Looks great, and I mean it. I throw a lot of worthless compliments around, and this ain't one of them! Haha. Really nice work!


----------



## NO ChoP! (Dec 13, 2013)

I too like that you went out of the box, but still kept it classy. great job! And the mounting, drilling, slotting is where I have the most difficulty. I was thinking about getting a pen-blank drill vise before attempting another wa, but thought I'd refer to the pros first for some solid advise. Good luck, and can't wait to see it all mounted up!


----------



## NO ChoP! (Dec 13, 2013)

Lefty said:


> Looks great, and I mean it. I throw a lot of worthless compliments around, and this ain't one of them! Haha. Really nice work!



Wait, so I'm not devilishly handsome?


----------



## hobbitling (Dec 13, 2013)

looks pretty good. I like the angled spacer. classy.


----------



## knyfeknerd (Dec 13, 2013)

Lefty said:


> Looks great, and I mean it. I throw a lot of worthless compliments around, and this ain't one of them! Haha. Really nice work!


And I'm not "The best you've ever had"????
And "Size doesn't matter"??????
Lefty just ruined Christmas!


----------



## NO ChoP! (Dec 13, 2013)

knyfeknerd said:


> And I'm not "The best you've ever had"????
> And "Size doesn't matter"??????
> Lefty just ruined Christmas!


:jawdrop::tmi::eeew:


----------



## Chuckles (Dec 13, 2013)

Do they even have Christmas in Canadia? Isn't it in May up there or something?


----------



## mkriggen (Dec 13, 2013)

Chuckles said:


> Do they even have Christmas in Canadia?

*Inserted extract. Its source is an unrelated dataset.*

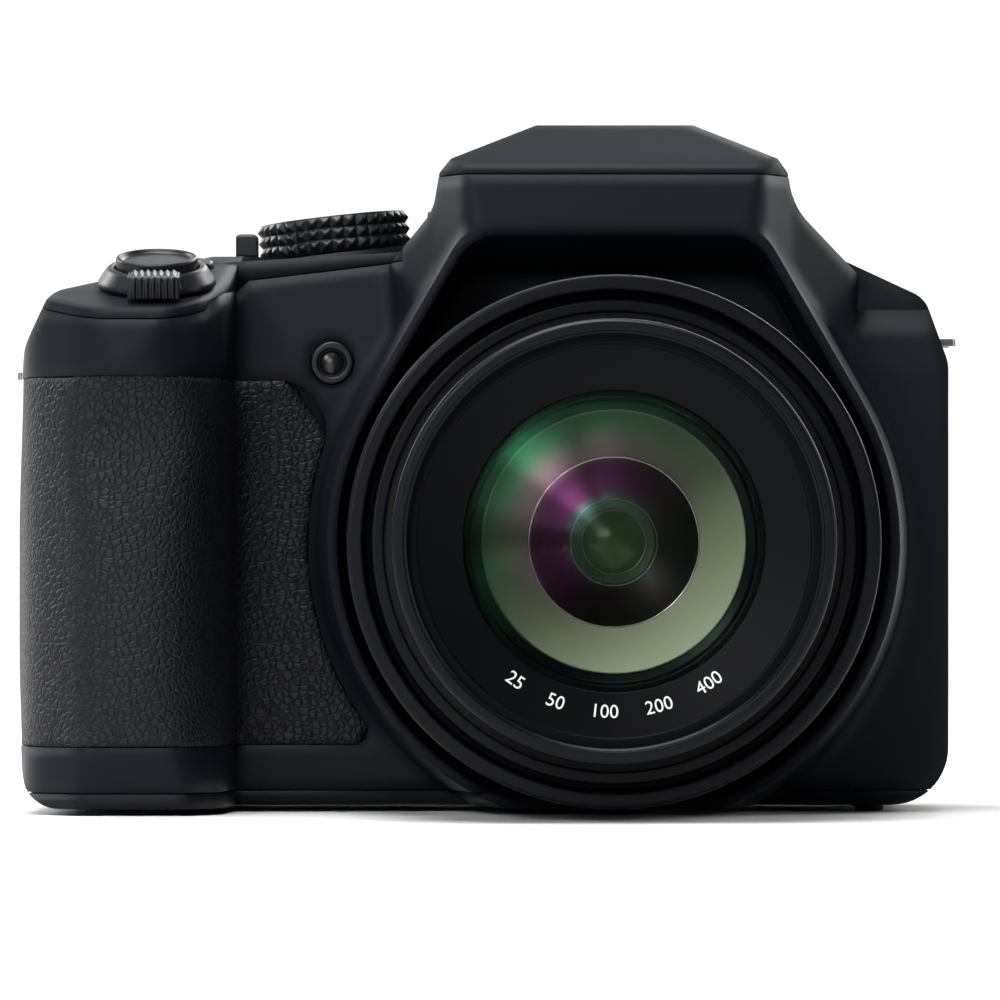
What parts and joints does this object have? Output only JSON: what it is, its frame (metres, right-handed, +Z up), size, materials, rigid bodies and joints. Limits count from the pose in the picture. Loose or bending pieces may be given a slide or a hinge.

Isn't it in May up there or something?



I believe they still call it yule and have to sacrifice a moose.


----------



## Burl Source (Dec 13, 2013)

Very cool handle.
I like it.


----------



## ecchef (Dec 14, 2013)

Shweet!


----------



## crunchy (Dec 16, 2013)

Wow stunning! For your first go.


----------



## crunchy (Dec 16, 2013)

Wow stunning! For your first go.


----------